The Talking Wolf and the Curse of Ossory

Another tale that could help Werwulf comes from Giraldus Cambrensis, or Gerald of Wales, a 12th-century priest and historian. In Topographia Hibernica, he recounts a bizarre encounter deep in the Irish wilderness. A priest and his servant are resting by a fire when a wolf approaches and begins to speak.
The creature tries to calm them, repeating that they should not be afraid. It then explains that the people of Ossory live under an ancient curse: every seven years, a man and a woman are chosen to transform into wolves and live in exile.
The wolf isn’t there to harm them. Instead, it asks the priest to perform the last rites for its dying companion. When the priest arrives, he finds not a human, but a dying she-wolf who still seems to possess human consciousness. Even then, the priest hesitates. Only when the wolf pulls back the skin of her paw does he agree to perform the ritual.
There’s less violence, but far more spiritual dread. The fear comes from the unknown, from blurred boundaries between human and animal, and from the religious beliefs that would fit seamlessly into Eggers’ style.
Medieval Belief Turned Werewolves Into Reality

Not all medieval accounts treated werewolves as fiction. In Otia Imperialia, written by 13th-century cleric Gervase of Tilbury, werewolves are described as real, documented beings. Gervase tells the story of Raimbaud de Pouget, a disgraced knight who retreats into the woods, loses his sanity, and transforms into a wolf.
He remains in that state until a woodsman cuts off his paw; an act that turns him back into a human, leaving behind the disturbing image of a severed wolf limb becoming a human hand. He also describes Chaucevaire, a man who regularly sheds his clothes, becomes a wolf, and roams the forest before returning to human life.
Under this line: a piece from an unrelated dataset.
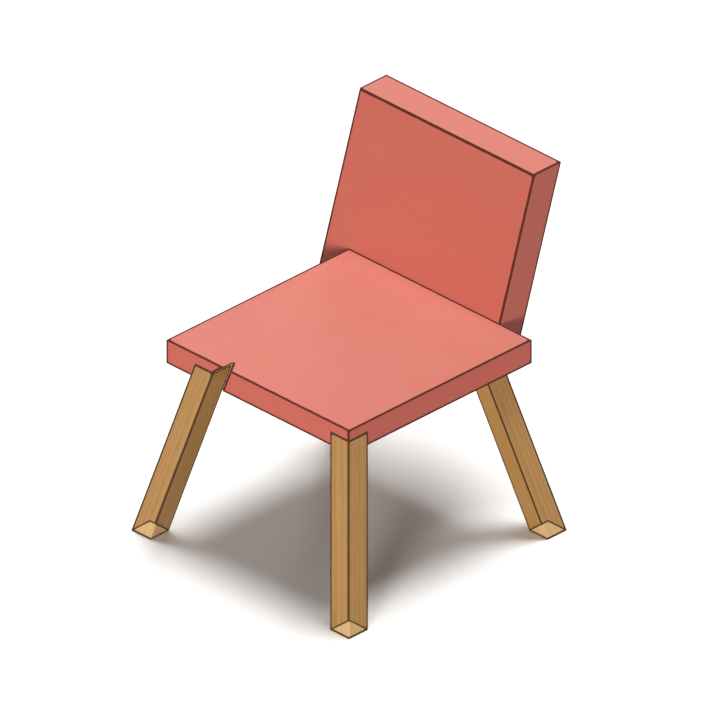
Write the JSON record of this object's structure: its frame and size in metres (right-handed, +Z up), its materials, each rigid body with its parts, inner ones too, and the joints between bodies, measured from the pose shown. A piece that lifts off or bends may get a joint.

Gervase insists these accounts are credible, even claiming that such transformations have been witnessed in England.
These stories strip away any romanticism. Werewolves aren’t tragic heroes or cinematic monsters; they are part of a world where transformation is feared, physical, and painfully real.
All of these tales share something modern werewolf films often lose: belief. In the medieval world, these weren’t just stories; they were explanations for fear, punishment, and the unknown. That’s exactly the space Eggers thrives in. ‘Werwulf‘ doesn’t need to reinvent the werewolf.
The mythology already offers betrayal, body horror, religious fear, and moral consequence. What Eggers brings is precision; language, atmosphere, and a commitment to making the past feel uncomfortably real. If he follows the path suggested by these medieval sources, ‘Werwulf‘ won’t just be another monster movie. It could feel like stepping into a world where the curse is real.